Set problem: Print all of the data exactly as written.

----- Material provided -----

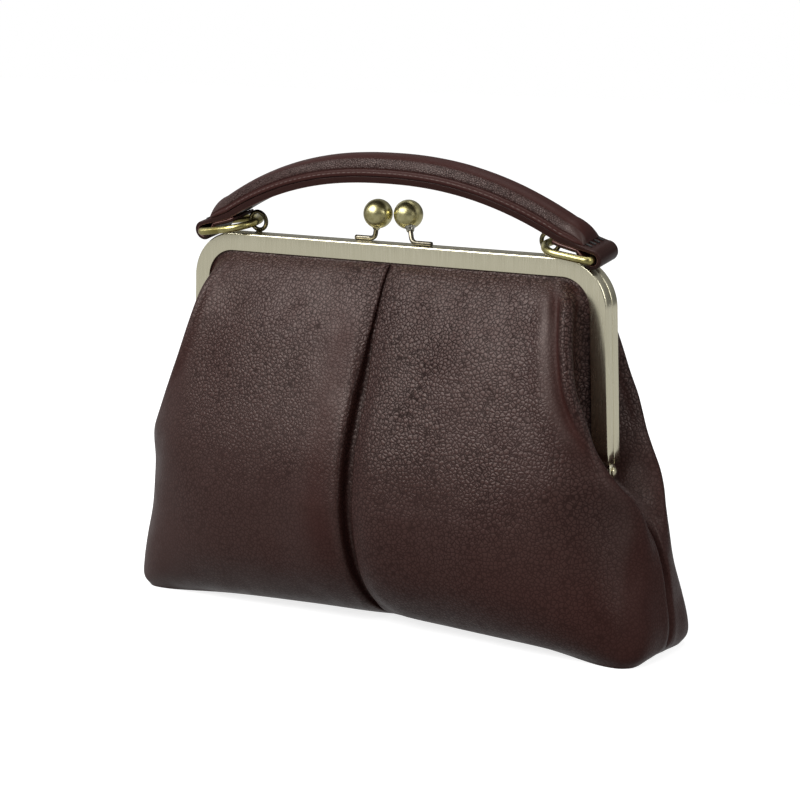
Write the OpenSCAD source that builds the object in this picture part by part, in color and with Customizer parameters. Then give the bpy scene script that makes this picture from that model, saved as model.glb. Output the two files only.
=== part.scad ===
// Kiss lock frame purse with a padded top handle, in millimetres.
// X runs along the frame, Y from front (negative) to back, Z up; the purse stands on z = 0.

/* [Frame] */
// Outer width across the top bar of the metal frame
frame_w = 250; // [248:1:252]
// Height of the top of the frame above the ground
frame_top = 194; // [193:0.5:195]
// Radius of the frame's outer top corners
corner_r = 25; // [24:0.5:26]
// Width of the frame's face, seen from the front
face_w = 9.5; // [9:0.25:10]
// Depth of one half of the frame, front to back
half_depth = 6.2; // [6:0.1:6.6]
// Outward lean of each side arm, in degrees
arm_splay = 1.8; // [1:0.1:2]
// Height of the hinge axis above the ground
hinge_z = 89.2; // [89:0.1:90]

/* [Kiss lock] */
// Diameter of each ball
ball_d = 15; // [14:0.1:15.2]
// Distance between the ball centres along the frame, more than a ball's diameter
ball_pitch = 15.4; // [15.3:0.1:16]
// Height of the ball centres above the ground
ball_z = 209; // [208.5:0.1:210]
// Diameter of the bent stem wire
stem_d = 2.6; // [2.4:0.1:2.8]

/* [Handle] */
// Height of the handle's top above the ground, before it leans
handle_top = 241.5; // [241:0.1:242.5]
// Forward lean of the handle and its rings about the eyelets, in degrees
handle_lean = 9.5; // [9:0.5:10]
// Thickness of the handle at its middle
handle_h = 13.5; // [13:0.1:14]
// Width of the handle, front to back
handle_w = 19; // [17:0.5:19]
// Thickness of the flat strap under the padding
strap_t = 3.7; // [3.4:0.1:4]
// Diameter of the metal ring wire
ring_d = 4; // [3.6:0.1:4]
// Distance from the middle of the purse to the strap's end loops
loop_x = 117.5; // [117.4:0.1:117.8]

/* [Leather] */
// Thickness of the leather
leather_t = 1.2; // [1:0.05:1.25]
// Thickness of the lining cloth
lining_t = 0.4; // [0.3:0.05:0.45]
// Depth of the pleat that runs down each face
pleat_depth = 7; // [3:0.5:9]
// Half width of the pleat at its widest
pleat_half_w = 2.6; // [1.5:0.1:3.5]

/* [Hidden] */
$fn = 48;

// Clearances
slip = 0.15;            // between pieces of one half
half_gap = 0.15;        // from each half of the frame to the plane where they meet
run_fit = 0.05;         // radial clearance of a pin that turns
loose_fit = 0.1;        // radial clearance of the ring in the strap's loop

// Frame channel
rim_t = 1.2;            // outer rim of the channel
wall_t = 1;             // front and back walls of the channel
slot_front = -(half_depth - wall_t);
slot_back = -(half_gap + wall_t);
corner_x = frame_w / 2 - corner_r;
corner_z = frame_top - corner_r;
arm_gap = 4.3;          // from the hinge axis up to the ends of the channel
arm_end = hinge_z + arm_gap;
arc_steps = 12;
cord_inset = 1.5;       // from the channel's rim to the paper cord
cord_w = 2;
cord_gap = 0.08;        // between the cord and the channel's back wall

// Hinge lugs and rivets
lug_r = 3.5;
lug_t = 1;
rivet_r = 1.25;
rivet_head_r = 2.5;
rivet_dome_h = 1.4;
rivet_rim = 0.2;
rivet_dome_steps = 5;
rivet_tail_r = 2.2;
rivet_tail_t = 0.7;
rivet_gap = 0.1;        // between the rivet's head and the lug that turns under it
outer_lug_x = 125.8;    // inner face of the front half's lug
lug_step = 0.2;         // gap between the two lugs of a hinge
inner_lug_x = outer_lug_x - lug_step - lug_t;
lug_overlap = 1;        // how far the front lug reaches into its arm
lug_neck = 7;           // the same for the rear lug, which lies deeper in the channel

// Kiss lock
lock_x = -1.7;          // the lock's centre along the frame
ball_lean = 2.35;       // how far each ball leans across the middle plane
stem_reach = 13.3;      // from the lock's centre to the bend of each stem
foot_end = 25.3;        // from the lock's centre to the end of each foot
foot_y = 3.1;
knuckle_extra = 0.12;   // how much thicker the bend is than the wire
stem_sink = 3;          // how far the stem goes into the ball
collar_h = 2.4;
collar_r = 2.9;
collar_neck_r = 1.9;
collar_sink = 0.7;      // how far the collar's wide end reaches over the ball

// Handle fittings
eyelet_x = 88.7;
eyelet_y = 2.6;
eyelet_z = 200.3;
eyelet_r = 4.9;
eyelet_wire_r = 0.95;
eyelet_foot_r = 1.5;
loop_z = 196.2;
loop_r = 5.1;
loop_wrap = 33;         // angle in degrees at which the underside of the strap meets the loop
loop_meet = 0.95;       // where the strap's faces run into the loop, as a share of its radius
ring_half_w = 11.9;
ring_corner_r = 2.3;
ring_r = ring_d / 2;

// Arch of the handle: how far its underside drops at the reference distance from the middle
arch_drop = 25.1;
arch_ref_x = 100.6;
arch_power = 2.27;
arch_join_x = 98.5;     // where the strap's folded end lies under it
tail_t = 2.6;           // thickness of that folded end
arch_steps = 12;
dome_end_x = 113;       // where the padding ends
dome_min = 1.2;         // height of the cover over the strap where it starts to rise
cover_t = 1.6;
cover_gap = 0.05;       // between the strap and what lies on it
dome_mid_h = handle_h - strap_t;
dome_join_h = 7.8;      // height of the padding over the strap at the folded end
dome_end_steps = 5;
dome_sides = 12;
core_hollow = 0.3;      // how far the underside of the padding is hollowed
core_foot = 0.8;        // width of that underside, as a share of the padding's
dome_square = 0.83;     // under 1 makes the padding fuller than an ellipse
tack_r = 0.5;
tack_l = 3;
tack_y = [-6, -2, 2, 6];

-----

Finished task:
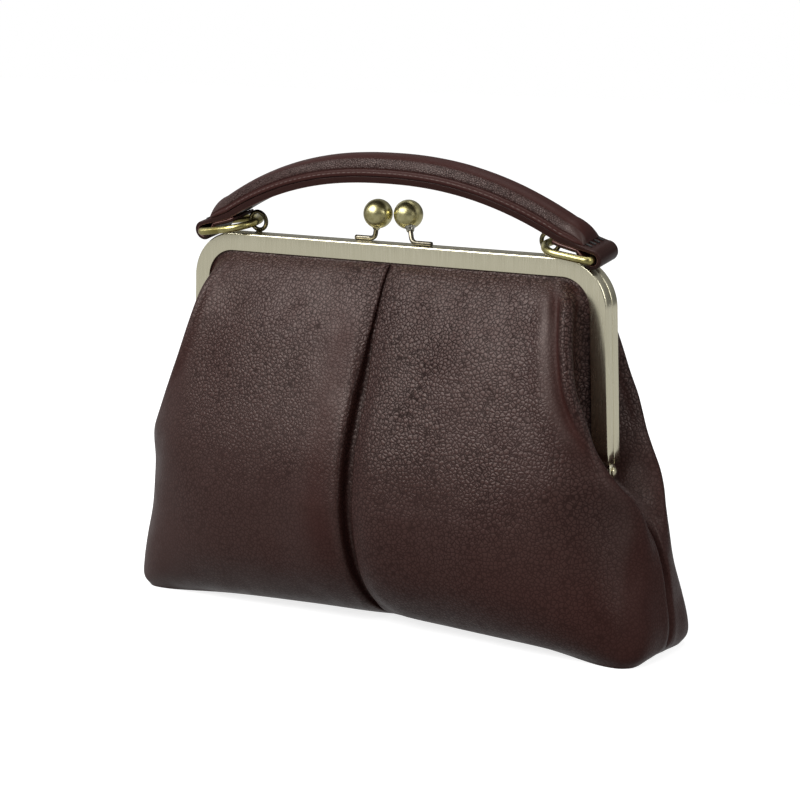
Write the OpenSCAD source that builds the object in this picture part by part, in color and with Customizer parameters. Then give the bpy scene script that makes this picture from that model, saved as model.glb. Output the two files only.
=== part.scad ===
// Kiss lock frame purse with a padded top handle, in millimetres.
// X runs along the frame, Y from front (negative) to back, Z up; the purse stands on z = 0.

/* [Frame] */
// Outer width across the top bar of the metal frame
frame_w = 250; // [248:1:252]
// Height of the top of the frame above the ground
frame_top = 194; // [193:0.5:195]
// Radius of the frame's outer top corners
corner_r = 25; // [24:0.5:26]
// Width of the frame's face, seen from the front
face_w = 9.5; // [9:0.25:10]
// Depth of one half of the frame, front to back
half_depth = 6.2; // [6:0.1:6.6]
// Outward lean of each side arm, in degrees
arm_splay = 1.8; // [1:0.1:2]
// Height of the hinge axis above the ground
hinge_z = 89.2; // [89:0.1:90]

/* [Kiss lock] */
// Diameter of each ball
ball_d = 15; // [14:0.1:15.2]
// Distance between the ball centres along the frame, more than a ball's diameter
ball_pitch = 15.4; // [15.3:0.1:16]
// Height of the ball centres above the ground
ball_z = 209; // [208.5:0.1:210]
// Diameter of the bent stem wire
stem_d = 2.6; // [2.4:0.1:2.8]

/* [Handle] */
// Height of the handle's top above the ground, before it leans
handle_top = 241.5; // [241:0.1:242.5]
// Forward lean of the handle and its rings about the eyelets, in degrees
handle_lean = 9.5; // [9:0.5:10]
// Thickness of the handle at its middle
handle_h = 13.5; // [13:0.1:14]
// Width of the handle, front to back
handle_w = 19; // [17:0.5:19]
// Thickness of the flat strap under the padding
strap_t = 3.7; // [3.4:0.1:4]
// Diameter of the metal ring wire
ring_d = 4; // [3.6:0.1:4]
// Distance from the middle of the purse to the strap's end loops
loop_x = 117.5; // [117.4:0.1:117.8]

/* [Leather] */
// Thickness of the leather
leather_t = 1.2; // [1:0.05:1.25]
// Thickness of the lining cloth
lining_t = 0.4; // [0.3:0.05:0.45]
// Depth of the pleat that runs down each face
pleat_depth = 7; // [3:0.5:9]
// Half width of the pleat at its widest
pleat_half_w = 2.6; // [1.5:0.1:3.5]

/* [Hidden] */
$fn = 48;

// Clearances
slip = 0.15;            // between pieces of one half
half_gap = 0.15;        // from each half of the frame to the plane where they meet
run_fit = 0.05;         // radial clearance of a pin that turns
loose_fit = 0.1;        // radial clearance of the ring in the strap's loop

// Frame channel
rim_t = 1.2;            // outer rim of the channel
wall_t = 1;             // front and back walls of the channel
slot_front = -(half_depth - wall_t);
slot_back = -(half_gap + wall_t);
corner_x = frame_w / 2 - corner_r;
corner_z = frame_top - corner_r;
arm_gap = 4.3;          // from the hinge axis up to the ends of the channel
arm_end = hinge_z + arm_gap;
arc_steps = 12;
cord_inset = 1.5;       // from the channel's rim to the paper cord
cord_w = 2;
cord_gap = 0.08;        // between the cord and the channel's back wall

// Hinge lugs and rivets
lug_r = 3.5;
lug_t = 1;
rivet_r = 1.25;
rivet_head_r = 2.5;
rivet_dome_h = 1.4;
rivet_rim = 0.2;
rivet_dome_steps = 5;
rivet_tail_r = 2.2;
rivet_tail_t = 0.7;
rivet_gap = 0.1;        // between the rivet's head and the lug that turns under it
outer_lug_x = 125.8;    // inner face of the front half's lug
lug_step = 0.2;         // gap between the two lugs of a hinge
inner_lug_x = outer_lug_x - lug_step - lug_t;
lug_overlap = 1;        // how far the front lug reaches into its arm
lug_neck = 7;           // the same for the rear lug, which lies deeper in the channel

// Kiss lock
lock_x = -1.7;          // the lock's centre along the frame
ball_lean = 2.35;       // how far each ball leans across the middle plane
stem_reach = 13.3;      // from the lock's centre to the bend of each stem
foot_end = 25.3;        // from the lock's centre to the end of each foot
foot_y = 3.1;
knuckle_extra = 0.12;   // how much thicker the bend is than the wire
stem_sink = 3;          // how far the stem goes into the ball
collar_h = 2.4;
collar_r = 2.9;
collar_neck_r = 1.9;
collar_sink = 0.7;      // how far the collar's wide end reaches over the ball

// Handle fittings
eyelet_x = 88.7;
eyelet_y = 2.6;
eyelet_z = 200.3;
eyelet_r = 4.9;
eyelet_wire_r = 0.95;
eyelet_foot_r = 1.5;
loop_z = 196.2;
loop_r = 5.1;
loop_wrap = 33;         // angle in degrees at which the underside of the strap meets the loop
loop_meet = 0.95;       // where the strap's faces run into the loop, as a share of its radius
ring_half_w = 11.9;
ring_corner_r = 2.3;
ring_r = ring_d / 2;

// Arch of the handle: how far its underside drops at the reference distance from the middle
arch_drop = 25.1;
arch_ref_x = 100.6;
arch_power = 2.27;
arch_join_x = 98.5;     // where the strap's folded end lies under it
tail_t = 2.6;           // thickness of that folded end
arch_steps = 12;
dome_end_x = 113;       // where the padding ends
dome_min = 1.2;         // height of the cover over the strap where it starts to rise
cover_t = 1.6;
cover_gap = 0.05;       // between the strap and what lies on it
dome_mid_h = handle_h - strap_t;
dome_join_h = 7.8;      // height of the padding over the strap at the folded end
dome_end_steps = 5;
dome_sides = 12;
core_hollow = 0.3;      // how far the underside of the padding is hollowed
core_foot = 0.8;        // width of that underside, as a share of the padding's
dome_square = 0.83;     // under 1 makes the padding fuller than an ellipse
tack_r = 0.5;
tack_l = 3;
tack_y = [-6, -2, 2, 6];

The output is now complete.